Given instruction:
Find every line in the records below that contains the word "caption", and copy each such line.

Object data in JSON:
=-=-=-=-=
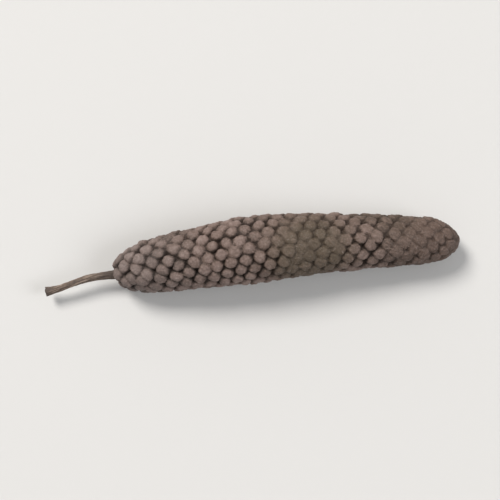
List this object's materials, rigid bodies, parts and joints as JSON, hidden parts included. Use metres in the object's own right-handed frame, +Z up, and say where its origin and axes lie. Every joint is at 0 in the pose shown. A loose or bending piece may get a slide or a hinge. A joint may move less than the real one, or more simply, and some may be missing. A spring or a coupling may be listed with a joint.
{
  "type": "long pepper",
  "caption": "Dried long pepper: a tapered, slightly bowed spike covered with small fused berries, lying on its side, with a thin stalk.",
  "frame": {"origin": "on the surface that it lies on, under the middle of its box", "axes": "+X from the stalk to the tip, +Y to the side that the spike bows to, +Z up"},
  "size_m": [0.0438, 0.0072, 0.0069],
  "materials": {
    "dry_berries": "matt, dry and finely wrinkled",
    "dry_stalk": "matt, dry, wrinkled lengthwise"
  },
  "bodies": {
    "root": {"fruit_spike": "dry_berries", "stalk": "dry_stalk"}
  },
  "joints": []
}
=-=-=-=-=
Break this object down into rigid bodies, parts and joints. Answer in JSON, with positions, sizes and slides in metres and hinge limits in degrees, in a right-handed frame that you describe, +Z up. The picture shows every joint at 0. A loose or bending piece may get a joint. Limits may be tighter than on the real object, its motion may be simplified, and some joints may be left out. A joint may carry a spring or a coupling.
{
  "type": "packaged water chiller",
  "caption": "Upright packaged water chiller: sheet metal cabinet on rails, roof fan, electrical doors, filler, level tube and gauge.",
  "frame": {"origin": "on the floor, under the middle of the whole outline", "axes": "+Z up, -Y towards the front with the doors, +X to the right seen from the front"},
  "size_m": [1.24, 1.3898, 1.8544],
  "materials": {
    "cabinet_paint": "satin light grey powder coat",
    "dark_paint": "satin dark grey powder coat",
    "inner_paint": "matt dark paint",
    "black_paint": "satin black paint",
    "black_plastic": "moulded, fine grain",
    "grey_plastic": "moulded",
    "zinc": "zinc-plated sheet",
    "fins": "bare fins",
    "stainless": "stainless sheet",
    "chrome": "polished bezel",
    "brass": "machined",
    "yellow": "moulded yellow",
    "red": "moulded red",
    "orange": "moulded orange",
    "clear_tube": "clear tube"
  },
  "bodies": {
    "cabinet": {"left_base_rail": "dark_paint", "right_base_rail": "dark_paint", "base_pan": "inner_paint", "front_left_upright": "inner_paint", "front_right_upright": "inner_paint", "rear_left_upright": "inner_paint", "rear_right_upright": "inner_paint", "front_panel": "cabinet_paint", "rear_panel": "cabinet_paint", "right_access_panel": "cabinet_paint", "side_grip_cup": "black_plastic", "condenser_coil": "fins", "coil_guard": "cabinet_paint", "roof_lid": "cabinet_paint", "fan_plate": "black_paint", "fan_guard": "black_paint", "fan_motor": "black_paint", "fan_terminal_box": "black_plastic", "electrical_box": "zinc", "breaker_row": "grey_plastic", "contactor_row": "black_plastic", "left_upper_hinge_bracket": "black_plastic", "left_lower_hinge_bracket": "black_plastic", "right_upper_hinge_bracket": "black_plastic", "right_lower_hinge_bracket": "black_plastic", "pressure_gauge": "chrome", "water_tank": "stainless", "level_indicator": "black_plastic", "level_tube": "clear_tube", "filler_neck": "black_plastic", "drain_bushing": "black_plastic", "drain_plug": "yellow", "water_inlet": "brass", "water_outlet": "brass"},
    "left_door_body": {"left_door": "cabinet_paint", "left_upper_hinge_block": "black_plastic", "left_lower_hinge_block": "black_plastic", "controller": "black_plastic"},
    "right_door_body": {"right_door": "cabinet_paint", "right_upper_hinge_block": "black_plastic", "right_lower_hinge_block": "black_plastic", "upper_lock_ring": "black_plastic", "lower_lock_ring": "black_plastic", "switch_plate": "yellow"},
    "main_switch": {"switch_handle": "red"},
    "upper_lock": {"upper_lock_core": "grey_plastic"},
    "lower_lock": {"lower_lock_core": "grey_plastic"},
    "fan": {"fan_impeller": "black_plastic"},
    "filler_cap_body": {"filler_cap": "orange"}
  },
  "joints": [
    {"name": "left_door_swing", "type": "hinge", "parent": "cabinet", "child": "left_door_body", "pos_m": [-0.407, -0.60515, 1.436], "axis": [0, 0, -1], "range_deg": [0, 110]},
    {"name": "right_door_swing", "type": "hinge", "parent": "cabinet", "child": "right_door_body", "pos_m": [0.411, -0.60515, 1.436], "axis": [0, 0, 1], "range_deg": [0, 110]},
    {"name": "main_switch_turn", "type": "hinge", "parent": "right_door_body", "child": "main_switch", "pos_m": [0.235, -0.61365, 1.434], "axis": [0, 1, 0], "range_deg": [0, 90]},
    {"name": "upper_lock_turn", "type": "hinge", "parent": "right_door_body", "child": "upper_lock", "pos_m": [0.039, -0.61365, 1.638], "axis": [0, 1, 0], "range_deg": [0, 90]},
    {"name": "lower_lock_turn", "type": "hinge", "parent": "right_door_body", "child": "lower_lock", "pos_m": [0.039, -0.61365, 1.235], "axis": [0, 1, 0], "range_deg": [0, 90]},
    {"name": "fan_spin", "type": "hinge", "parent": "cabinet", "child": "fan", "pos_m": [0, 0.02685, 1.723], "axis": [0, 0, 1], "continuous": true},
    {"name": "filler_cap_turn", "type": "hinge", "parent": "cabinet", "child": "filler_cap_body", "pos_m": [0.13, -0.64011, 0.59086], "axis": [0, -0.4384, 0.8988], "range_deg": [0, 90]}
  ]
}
=-=-=-=-=
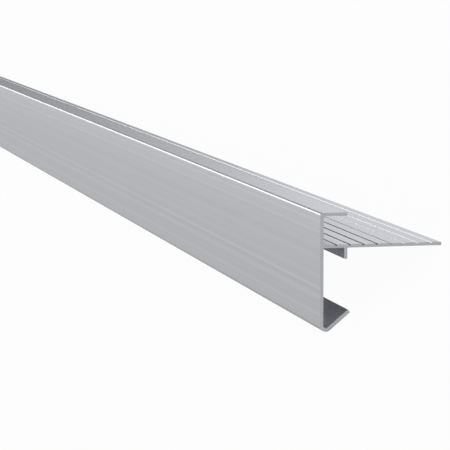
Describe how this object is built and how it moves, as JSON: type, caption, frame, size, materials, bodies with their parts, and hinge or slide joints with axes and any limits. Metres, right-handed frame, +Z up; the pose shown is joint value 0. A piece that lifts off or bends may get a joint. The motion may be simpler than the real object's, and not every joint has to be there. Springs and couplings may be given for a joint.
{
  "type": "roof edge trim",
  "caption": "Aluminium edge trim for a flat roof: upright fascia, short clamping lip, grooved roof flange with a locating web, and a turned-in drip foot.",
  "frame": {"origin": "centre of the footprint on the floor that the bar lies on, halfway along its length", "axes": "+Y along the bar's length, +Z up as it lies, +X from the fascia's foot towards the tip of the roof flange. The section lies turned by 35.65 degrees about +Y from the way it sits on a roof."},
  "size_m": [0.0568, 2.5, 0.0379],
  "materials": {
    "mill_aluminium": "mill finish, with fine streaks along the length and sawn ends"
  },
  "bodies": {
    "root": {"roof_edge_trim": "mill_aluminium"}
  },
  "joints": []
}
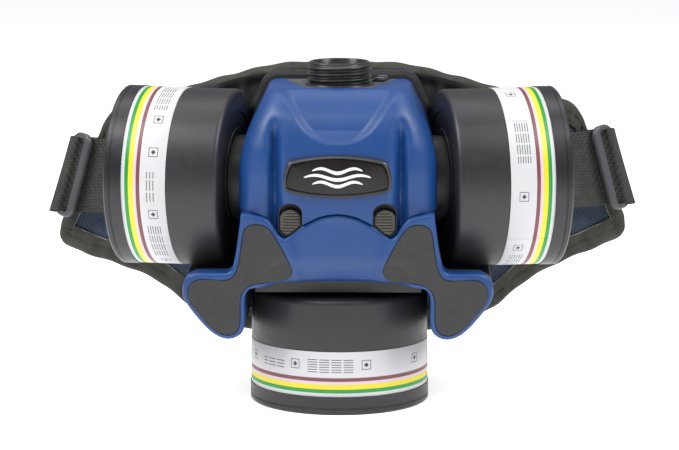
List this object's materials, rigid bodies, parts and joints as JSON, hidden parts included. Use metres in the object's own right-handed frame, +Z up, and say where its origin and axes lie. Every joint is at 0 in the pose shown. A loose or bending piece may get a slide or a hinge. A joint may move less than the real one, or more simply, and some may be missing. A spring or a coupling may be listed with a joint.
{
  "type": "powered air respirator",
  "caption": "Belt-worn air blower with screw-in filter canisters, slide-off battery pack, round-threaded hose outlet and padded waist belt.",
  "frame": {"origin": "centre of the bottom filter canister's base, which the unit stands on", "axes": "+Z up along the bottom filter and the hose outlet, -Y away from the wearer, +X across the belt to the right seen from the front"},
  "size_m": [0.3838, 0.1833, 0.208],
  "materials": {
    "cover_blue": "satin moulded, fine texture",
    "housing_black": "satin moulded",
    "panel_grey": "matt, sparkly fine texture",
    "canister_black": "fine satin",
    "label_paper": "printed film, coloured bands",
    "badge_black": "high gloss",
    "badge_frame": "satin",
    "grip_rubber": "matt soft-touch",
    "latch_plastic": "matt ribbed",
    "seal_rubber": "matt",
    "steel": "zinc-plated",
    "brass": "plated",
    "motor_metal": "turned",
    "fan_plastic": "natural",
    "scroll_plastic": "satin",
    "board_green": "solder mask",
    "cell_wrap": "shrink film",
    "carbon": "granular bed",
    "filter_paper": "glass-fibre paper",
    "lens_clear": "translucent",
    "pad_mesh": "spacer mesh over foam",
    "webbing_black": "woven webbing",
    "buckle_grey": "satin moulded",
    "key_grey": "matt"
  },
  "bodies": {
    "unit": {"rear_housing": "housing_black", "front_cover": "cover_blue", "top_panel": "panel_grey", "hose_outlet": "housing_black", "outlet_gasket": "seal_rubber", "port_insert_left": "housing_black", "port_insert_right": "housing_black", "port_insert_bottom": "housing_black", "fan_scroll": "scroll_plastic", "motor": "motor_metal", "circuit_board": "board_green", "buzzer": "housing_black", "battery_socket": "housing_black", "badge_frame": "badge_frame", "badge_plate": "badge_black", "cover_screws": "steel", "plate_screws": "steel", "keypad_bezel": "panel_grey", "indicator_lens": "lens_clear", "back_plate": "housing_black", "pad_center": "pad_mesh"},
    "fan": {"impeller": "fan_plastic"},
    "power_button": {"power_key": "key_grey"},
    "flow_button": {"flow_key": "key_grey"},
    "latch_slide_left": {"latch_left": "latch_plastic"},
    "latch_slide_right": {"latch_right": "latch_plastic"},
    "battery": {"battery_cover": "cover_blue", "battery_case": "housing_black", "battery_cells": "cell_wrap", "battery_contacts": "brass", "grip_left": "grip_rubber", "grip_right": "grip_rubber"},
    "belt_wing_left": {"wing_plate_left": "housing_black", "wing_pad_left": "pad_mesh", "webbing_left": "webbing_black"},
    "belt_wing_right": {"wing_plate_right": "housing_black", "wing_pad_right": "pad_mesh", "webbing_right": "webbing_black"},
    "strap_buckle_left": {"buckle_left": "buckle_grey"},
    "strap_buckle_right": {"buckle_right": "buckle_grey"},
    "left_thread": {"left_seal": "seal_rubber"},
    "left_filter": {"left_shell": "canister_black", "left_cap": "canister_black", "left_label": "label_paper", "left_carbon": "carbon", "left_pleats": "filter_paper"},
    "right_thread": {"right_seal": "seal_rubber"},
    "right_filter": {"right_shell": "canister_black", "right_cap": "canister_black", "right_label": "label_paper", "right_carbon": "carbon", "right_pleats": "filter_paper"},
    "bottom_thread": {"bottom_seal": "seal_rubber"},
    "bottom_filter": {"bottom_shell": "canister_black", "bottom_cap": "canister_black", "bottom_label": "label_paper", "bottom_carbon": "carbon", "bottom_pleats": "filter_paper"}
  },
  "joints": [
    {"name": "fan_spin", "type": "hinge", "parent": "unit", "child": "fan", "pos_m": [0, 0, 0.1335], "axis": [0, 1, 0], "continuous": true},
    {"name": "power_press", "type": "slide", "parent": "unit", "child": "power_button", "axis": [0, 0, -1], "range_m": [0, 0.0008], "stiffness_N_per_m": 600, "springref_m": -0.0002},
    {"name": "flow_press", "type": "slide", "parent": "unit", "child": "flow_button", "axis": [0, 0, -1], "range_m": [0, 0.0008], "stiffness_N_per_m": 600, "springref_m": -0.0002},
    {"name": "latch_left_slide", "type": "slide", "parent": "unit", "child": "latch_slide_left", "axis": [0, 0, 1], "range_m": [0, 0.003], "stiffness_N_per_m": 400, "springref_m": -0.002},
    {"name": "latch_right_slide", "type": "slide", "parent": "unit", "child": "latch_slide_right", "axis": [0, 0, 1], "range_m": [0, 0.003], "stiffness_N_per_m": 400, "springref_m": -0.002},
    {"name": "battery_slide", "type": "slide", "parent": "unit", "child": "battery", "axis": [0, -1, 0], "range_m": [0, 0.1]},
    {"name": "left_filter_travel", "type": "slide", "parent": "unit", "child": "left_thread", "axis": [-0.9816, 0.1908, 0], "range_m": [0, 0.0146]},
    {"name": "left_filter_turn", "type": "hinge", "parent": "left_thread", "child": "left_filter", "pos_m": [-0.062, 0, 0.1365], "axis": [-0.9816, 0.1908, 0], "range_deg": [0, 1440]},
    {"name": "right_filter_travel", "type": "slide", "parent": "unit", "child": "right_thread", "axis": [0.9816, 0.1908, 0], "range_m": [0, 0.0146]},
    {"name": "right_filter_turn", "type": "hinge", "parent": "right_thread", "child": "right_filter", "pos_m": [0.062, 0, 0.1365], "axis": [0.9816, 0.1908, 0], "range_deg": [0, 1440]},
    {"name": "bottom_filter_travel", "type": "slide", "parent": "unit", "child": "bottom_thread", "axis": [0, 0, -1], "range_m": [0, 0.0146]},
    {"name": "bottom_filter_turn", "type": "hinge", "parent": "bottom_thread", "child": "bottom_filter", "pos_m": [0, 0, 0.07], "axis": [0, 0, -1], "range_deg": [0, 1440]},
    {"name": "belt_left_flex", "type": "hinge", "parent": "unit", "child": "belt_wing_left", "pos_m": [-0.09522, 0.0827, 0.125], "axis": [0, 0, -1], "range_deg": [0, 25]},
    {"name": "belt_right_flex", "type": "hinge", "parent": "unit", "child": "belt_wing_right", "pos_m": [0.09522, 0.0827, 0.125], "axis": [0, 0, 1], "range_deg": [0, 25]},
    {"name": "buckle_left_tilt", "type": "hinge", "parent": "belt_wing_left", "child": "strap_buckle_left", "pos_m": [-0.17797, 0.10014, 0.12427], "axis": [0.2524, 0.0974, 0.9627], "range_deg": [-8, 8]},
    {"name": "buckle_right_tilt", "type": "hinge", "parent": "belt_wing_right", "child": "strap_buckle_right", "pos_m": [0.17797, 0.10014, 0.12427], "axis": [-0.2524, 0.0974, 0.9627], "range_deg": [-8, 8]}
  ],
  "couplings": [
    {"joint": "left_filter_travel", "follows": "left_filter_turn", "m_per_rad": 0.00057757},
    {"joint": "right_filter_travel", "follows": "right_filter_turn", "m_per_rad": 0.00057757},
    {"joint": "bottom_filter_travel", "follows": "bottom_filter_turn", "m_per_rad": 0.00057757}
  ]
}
=-=-=-=-=
Worked solution:
  "caption": "Dried long pepper: a tapered, slightly bowed spike covered with small fused berries, lying on its side, with a thin stalk.",
  "caption": "Upright packaged water chiller: sheet metal cabinet on rails, roof fan, electrical doors, filler, level tube and gauge.",
Describe how this object is built and how it moves, as JSON: type, caption, frame, size, materials, bodies with their parts, and hinge or slide joints with axes and any limits. Metres, right-handed frame, +Z up; the pose shown is joint value 0. A piece that lifts off or bends may get a joint. The motion may be simpler than the real object's, and not every joint has to be there. Springs and couplings may be given for a joint.
  "caption": "Aluminium edge trim for a flat roof: upright fascia, short clamping lip, grooved roof flange with a locating web, and a turned-in drip foot.",
  "caption": "Belt-worn air blower with screw-in filter canisters, slide-off battery pack, round-threaded hose outlet and padded waist belt.",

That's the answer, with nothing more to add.